Recent developments in Norway’s pension system are likely to lead to increased business for the insurer. Storebrand already has a dominant position in the market, with 42.6% of the market for private sector pensions provided by the insurance sector.
Its share of public sector pensions is far smaller and now stands at 5.8%. This market is dominated by the former monopoly provider KLP, with an 85.6% share. Although the public sector market was opened to competition in 1997, local municipalities have been slow to take advantage of this.

This is primarily due to KLP’s plans to change its ownership structure, aborted last year, which persuaded many municipalities to stay with KLP to see what their shares would be worth. However, the potential of the market is considerable, says Aasnæs.

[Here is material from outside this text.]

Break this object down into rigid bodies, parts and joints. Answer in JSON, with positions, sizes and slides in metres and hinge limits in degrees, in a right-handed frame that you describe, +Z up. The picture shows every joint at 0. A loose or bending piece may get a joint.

“Historically the public sector has been the fastest growing part of the market, due to very good pension schemes in the sector. Today they get 66% of salary at pension age. If you consider the wage growth and the growth of the public sector in Norway you don’t have to be a mathematician to know that is a very good business.”
Pensions in the private sector are also expected to grow, with the arrival of the compulsory group pension.
“Most of that, if not all of it, we expect to come in the form of defined contribution. That definitely will make that part of the market grow faster. On top of that there are the recommendations of the Pensions Commission that people will have to retire later, or reduce their pension, or save more. That will probably create a lot of savings and pensions business.”
A new insurance law, which comes into effect at the beginning of 2008, will also have an impact, he suggests. The law will change the system of pricing of the defined benefit pensions.
“Today we get paid by sharing the profit. In the future you have to pay that price up front. We expect that will speed up the growth of DC rather than DB pensions.”
Against this changing background, Storebrand Investments’ decision to sharpen its asset management act looks particularly well timed.